Ratzfatz durch die Mauer – Geschichte spielerisch erleben

In der Nacht des 13. August 1961 wurde in Berlin mit der Errichtung der Mauer begonnen – sie sollte die Menschen in Ost- und West mehr als 28 Jahre voneinander trennen. Dieses Jahr jährte sich der Fall der Mauer zum dreißigsten mal – anlässlich dieses Jubiläums wurde ein Smartphone-Game entwickelt, welches Kinder ab 8 Jahren spielerisch an diese Thematik heranführen soll. Bei „Ratzfatz durch die Mauer“ wird die Teilung Berlins aus der Sicht einer Tiergemeinschaft erzählt – Rabe Ratzfatz vom Rabenfunk in Berlin-Mitte berichtet über die Ereignisse des Mauerbaus und führt durch das spielerische Abenteuer, in welchem Mauerhase Viktor und Zirkusaffe Miss Magic gemeinsam versuchen, die Mauer zu überwinden, um nach Westberlin zu gelangen.

Gameplay & Steuerung

Ratzfatz durch die Mauer ist als seichtes Jump ’n‘ Run mit Rätsel-Aspekt konzipiert. Während uns Raben-Reporter Ratzfatz durch die Handlung führt, übernehmen wir im Spiel die Kontrolle über Mauerhasen Viktor und Zirkusschimpansin Miss Magic. Beide haben unterschiedliche Gründe, warum sie die Mauer überwinden wollen, doch das gemeinsame Ziel schweißt das ungleiche Duo zusammen. Im Spiel müssen wir die unterschiedlichen Fähigkeiten der beiden tierischen Gefährten kombinieren, um die Level erfolgreich abschließen zu können. So kann Viktor als Hase natürlich weit springen, aber auch enge Tunnel durchkriechen, während Schimpansin Miss Magic sich geschickt an Seilen entlanghangelt und mithilfe ihres Zauberstabs magische Tricks wirkt. Dieses einfache Zusammenspiel funktioniert, der jungen Zielgruppe entsprechend zugeschnitten, ganz gut – die „Rätsel“ bewegen sich also auf einem einfachen Niveau und sollten keine große Herausforderung darstellen.

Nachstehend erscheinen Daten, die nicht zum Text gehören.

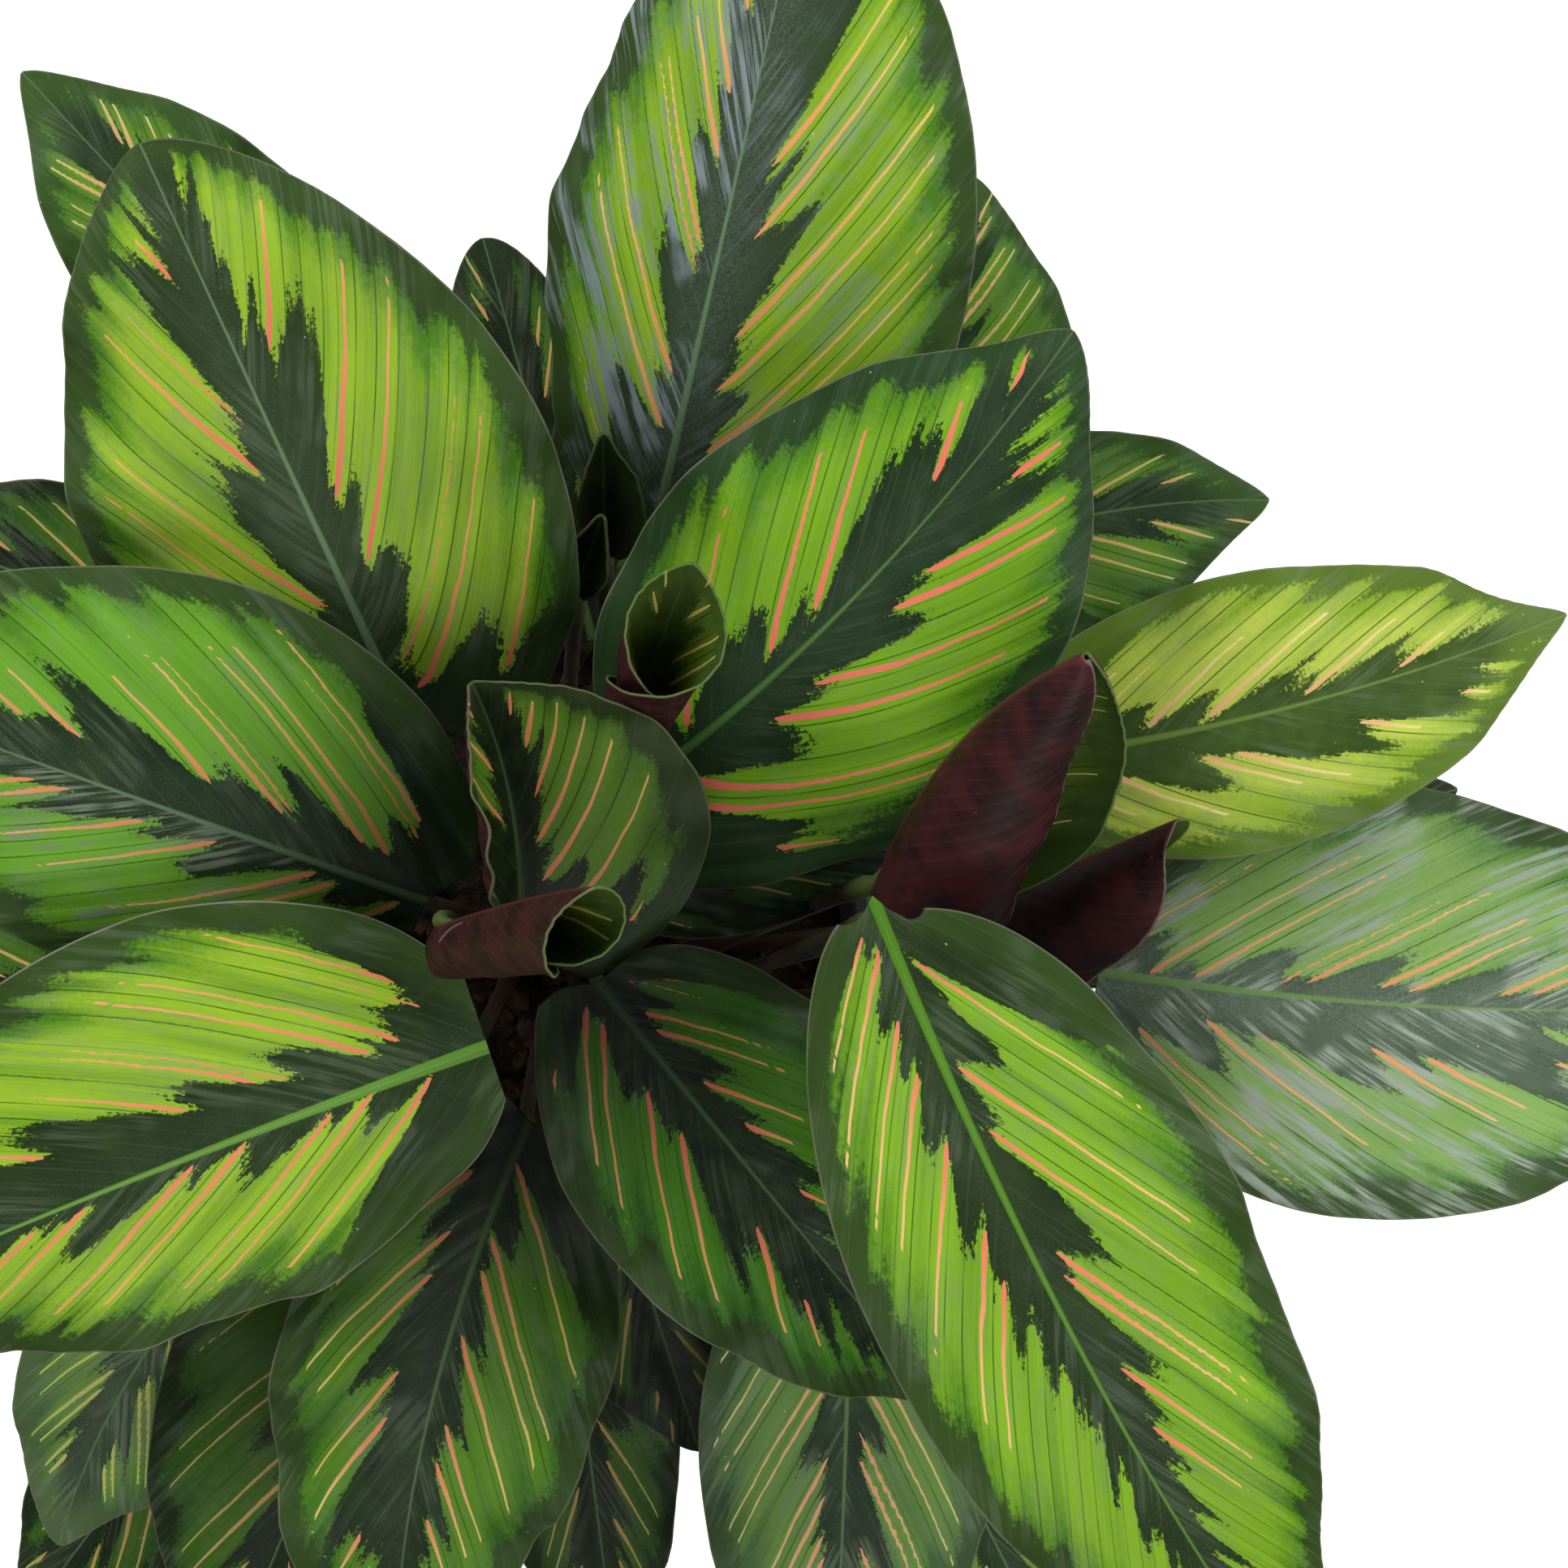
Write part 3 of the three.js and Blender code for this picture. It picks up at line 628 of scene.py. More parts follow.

Ratzfatz-durch-die-Mauer-Nur-gemeinsam-lassen-sich-die-Rätsel-lösen

In den ersten Leveln werden die beiden Spielfiguren zunächst einzeln vorgestellt, später agieren sie dann aber zusammen und müssen gemeinsam Hindernisse überwinden.

Meist geht es darum, mit einem Charakter einen bestimmten Ort zu erreichen und so den Weg für den anderen frei zu machen. Dafür müssen wir Schalter betätigen, Druckplatten auslösen und natürlich Kisten schieben. Leider fehlt es dem Spiel hier an Abwechslung – das Repertoire an Rätseln ist bereits in den ersten Leveln ausgeschöpft. Die Steuerung über Touch ist funktional, aber zum Teil ein wenig hakelig. Das Gameplay setzt also nicht grundsätzlich einen Schwerpunkt auf Geschwindigkeit oder Geschicklichkeit, sondern lässt uns recht gemächlich durch die Level marschieren, während wir die Rätsel lösen. Nur selten müssen wir aktiver agieren oder werden unter Druck gesetzt – das passiert immer dann, wenn das klassische Gameplay innerhalb eines Levels ausgetauscht wird. So müssen wir in einem Abschnitt auf einem fahrenden Zug entgegenkommende Hindernisse überspringen oder in einer Top-Down-Ansicht eine Lokomotive navigieren. Diese „besonderen“ Level sorgen für eine gewisse Portion Abwechslung und lockern das Spielgeschehen auf – dennoch bleibt Ratzfatz durch die Mauer spielerisch eher blass.

Setting & Story

Wie schon erwähnt, verarbeitet Ratzfatz durch die Mauer die Teilung Berlins – die Geschichte beginnt mit dem Bau der Mauer. Beobachtet und kommentiert wird dieses und folgende Ereignisse von Raben-Reporter Ratzfatz. Das Spiel erzählt uns die Geschichte in bebilderten Zwischensequenzen, welche den Plan unserer tierischen Spielfiguren aufzeigen, aber auch die historischen Hintergründe beleuchten. Das Ganze ist einfach gehalten, sodass auch die Jüngsten der Handlung folgen können und zugleich sachte an den historischen Hintergrund herangeführt werden.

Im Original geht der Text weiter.